Uno se contagia de Lisboa, antes que por cualquier otra vía, a través de los ojos. Es tan pequeña que cabe completa en la mirada; en el arrullo incesante e involuntario de las pupilas, que ante tanta belleza se dilatan asombradas, no bien se dan cuenta que hay romances, amoríos, encuentros y aventuras de suyo inevitables.
No obstante, Lisboa posee igualmente arrestos de grandeza. Credenciales imperiales de ese ayer que todavía discurre entre colinas y callejuelas, en las fachadas de sus edificios, en la piedra de sus monumentos. Palpitante, llena de energía, de un ritmo propio y envolvente, la vida emana desde sus terrazas, desde sus miradores, desde la estrecha concurrencia de un tranvía y en la calórica entraña de un pastel de Belén. Es la ensoñación perenne de un pueblo que forjó su grandeza desde el Tajo y grabó su nombre en la historia con la pluma aventurera de sus hijos hechos a la mar.
Inoculada en las venas, aceptado el contagio, su imagen se expande hasta abarcarlo todo: mente, corazón y alma.
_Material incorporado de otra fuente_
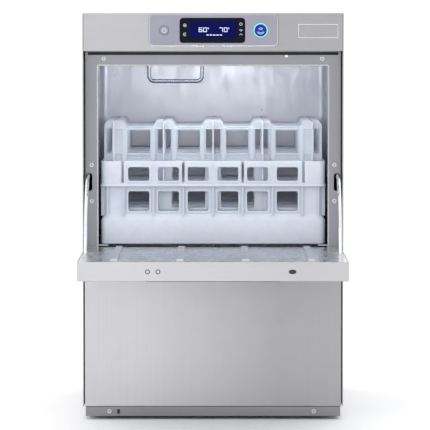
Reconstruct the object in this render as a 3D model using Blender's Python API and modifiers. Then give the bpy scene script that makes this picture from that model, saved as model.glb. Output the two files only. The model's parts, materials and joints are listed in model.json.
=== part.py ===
"""Undercounter glasswasher with a drop-down door, a sliding rack and rotating wash arms.

Every piece is drawn from one datum: X to the right, Y inwards from the cabinet's front plane,
Z up from the underside of the base tray. The door is drawn closed, under an empty on its hinge
axis, and that empty is then turned to hold the door open.
"""
import math

import bmesh
import bpy
from mathutils import Matrix, Vector

# Cabinet, in metres
WIDTH = 0.460
HEIGHT = 0.7115
DEPTH = 0.540           # front plane to the ends of the connections at the back
BACK = 0.528            # outer face of the back panel
FOOT_HEIGHT = 0.006
SHEET = 0.0012
GAP = 0.0003
SIDE_SHEET = 0.0017
INSIDE = WIDTH / 2 - SIDE_SHEET
BASE_TOP = 0.0170
FASCIA_BOTTOM = 0.6445
FASCIA_DEPTH = 0.018

# Door
DOOR_WIDTH = 0.453
DOOR_THICK = 0.0325
DOOR_TOP = 0.641
HINGE_Y = DOOR_THICK / 2
HINGE_Z = 0.28175
DOOR_LENGTH = DOOR_TOP - HINGE_Z
RIB_HEIGHT = 0.0035

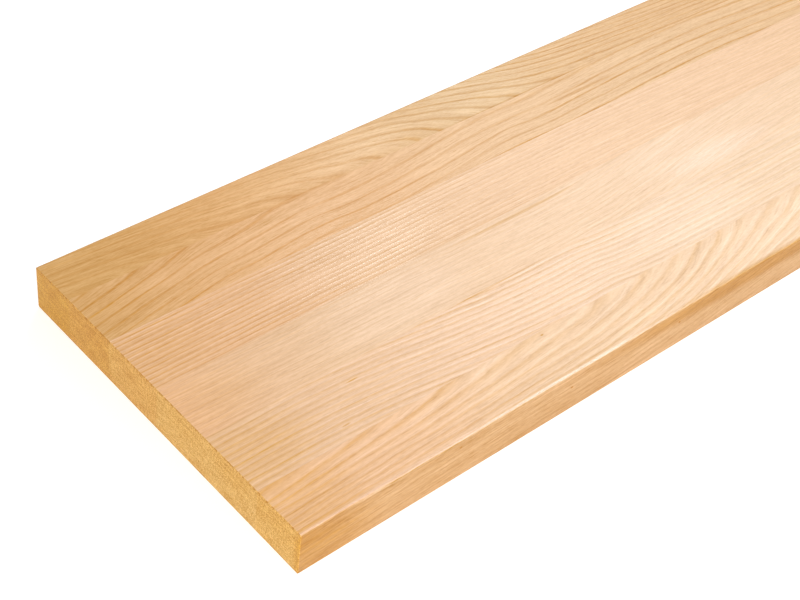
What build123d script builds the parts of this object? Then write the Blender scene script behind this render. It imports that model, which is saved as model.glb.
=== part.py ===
"""Hardwood stair tread: a solid timber step board, edge-glued from six full-length staves.

The tread lies flat as it would on its strings. X runs along its length, Y from the front
(nosing) edge to the back edge, and Z up to the walking surface. The origin is the centre
of the underside. All sizes are in millimetres.

The six staves are ripped from plain-sawn and quarter-sawn boards, planed, glued edge to
edge and sanded flush, so they share one pair of flat faces. Only the four long arrises
of the finished board are rounded by the sander. The ends are square saw cuts, and their
arrises are barely broken.
"""

import os

from build123d import *

# The finished tread
LENGTH = 1000.0
WIDTH = 300.0
THICKNESS = 38.0

# Widths of the staves, from the front edge to the back edge
FRONT_STAVE_WIDTH = 44.0
INNER_STAVE_WIDTHS = (55.0, 54.0, 55.0, 50.0)
BACK_STAVE_WIDTH = WIDTH - FRONT_STAVE_WIDTH - sum(INNER_STAVE_WIDTHS)

# Edge work
LONG_ARRIS_RADIUS = 1.5
END_ARRIS_CHAMFER = 0.4


def finished_board():
    """The whole tread as one sanded board, before it is told apart into staves."""
    blank = Box(LENGTH, WIDTH, THICKNESS, align=(Align.CENTER, Align.CENTER, Align.MIN))
    long_arrises = blank.edges().filter_by(Axis.X)
    eased = fillet(long_arrises, LONG_ARRIS_RADIUS)
    end_faces = eased.faces().filter_by(Axis.X)
    end_arrises = [edge for face in end_faces for edge in face.edges()]
    return chamfer(end_arrises, END_ARRIS_CHAMFER)


def stave_widths():
    """Each stave's name and width, from the front edge to the back edge."""
    widths = {"front_stave": FRONT_STAVE_WIDTH}
    for number, width in enumerate(INNER_STAVE_WIDTHS, start=1):
        widths[f"inner_stave_{number}"] = width
    widths["back_stave"] = BACK_STAVE_WIDTH
    return widths


def ripped_stave(board, front_y, width):
    """The slice of the board between two glue lines, both square to the faces."""
    slice_box = Box(
        2 * LENGTH,
        width,
        2 * THICKNESS,
        align=(Align.CENTER, Align.MIN, Align.CENTER),
    )
    return board & Pos(0, front_y, 0) * slice_box


os.makedirs("parts", exist_ok=True)

tread = finished_board()
front_y = -WIDTH / 2
for name, width in stave_widths().items():
    stave = ripped_stave(tread, front_y, width)
    export_step(stave, f"parts/{name}.step")
    front_y += width
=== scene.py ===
"""Looks of the hardwood stair tread: six edge-glued staves, sanded, on a white studio floor.

Lengths are in metres, in the tread's own frame: X along the board from the left end to the
right, Y from the front edge to the back edge, and Z up from the underside.

Wood is measured as a joiner would, in millimetres from the left end, the front edge and the
underside. STAVES says how each stave looks, mostly as values at places along the board:

tone        linear colour of the stave as a whole
warmth      how much the red of its walking face is raised
pith_side   how far from the front edge the heart of its log lies
pith_depth  how far above the walking face the heart lies
runout      how far the rings have climbed out through the walking face
ring_width  width of one growth ring
band_width  share of a ring that its golden band of pores takes up
pale_line   how far the pale line at the end of each ring stands out
wander      how far the rings stray from round
contrast    how strongly the rings show
patches     golden stains, or pale ones where the depth is negative, broad zones that darken the
            left end and lighten the board further along, and a painted highlight along the
            front arris: middle, half size, depth
"""

import math

import bpy
from mathutils import Matrix, Vector


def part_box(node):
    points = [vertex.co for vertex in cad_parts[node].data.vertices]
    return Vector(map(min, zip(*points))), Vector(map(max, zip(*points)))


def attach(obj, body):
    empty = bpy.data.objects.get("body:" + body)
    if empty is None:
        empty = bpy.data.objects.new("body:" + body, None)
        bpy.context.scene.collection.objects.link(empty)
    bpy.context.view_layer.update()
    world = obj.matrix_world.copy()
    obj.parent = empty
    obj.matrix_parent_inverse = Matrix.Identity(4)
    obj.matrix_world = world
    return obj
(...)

Alojada en cada rincón, como amante entrada apenas en sus años más valiosos, muta gloriosa, avasallante.
Repentinamente, tirado al sol en su regazo, todo apremio deviene en parsimonia, como si te encontrara la vida a mitad de un abrazo lento, tal vez hasta maternal, donde no queda lugar a dudas ni miedos; donde se quiere todo, excepto que pase el tiempo.
No contenta, insatisfecha de haberse apoderado de los ojos, ansiosa de hacerse sentir desde su discreción apabullante, vendrá la Lisboa culinaria; la que siembra el gen de la adicción desde ese campo noble y fértil que es el estómago. Entonces, cuando toda resistencia se antoja no solo inútil, sino inapropiada, esta ciudad, a la que amarás sin reparos pasando por alto su condición de compartida, te cantará al oído uno de sus fados solo para hacerte saber, si acaso lo habías ignorado, que hace rato ya le perteneces; y que basta con que quieras para hacerla tuya.
En eso radica, según entiendo, aquel sentimiento patentado por ellos, mezcla homogénea de nostalgia, añoranza y emoción pura, a la que evocan con el intraducible nombre de saudade.
Solo un par de preguntas me surgen tras haber enterrado la brújula: ¿Aquí comienza o aquí termina Europa? ¿Cómo saberlo?
A mí me parece que podría ser de cualquiera de las dos formas. Mejor aún, las dos a un mismo tiempo. Porque a Lisboa le da para eso y para todo cuanto quepa en la promesa de un eterno volver.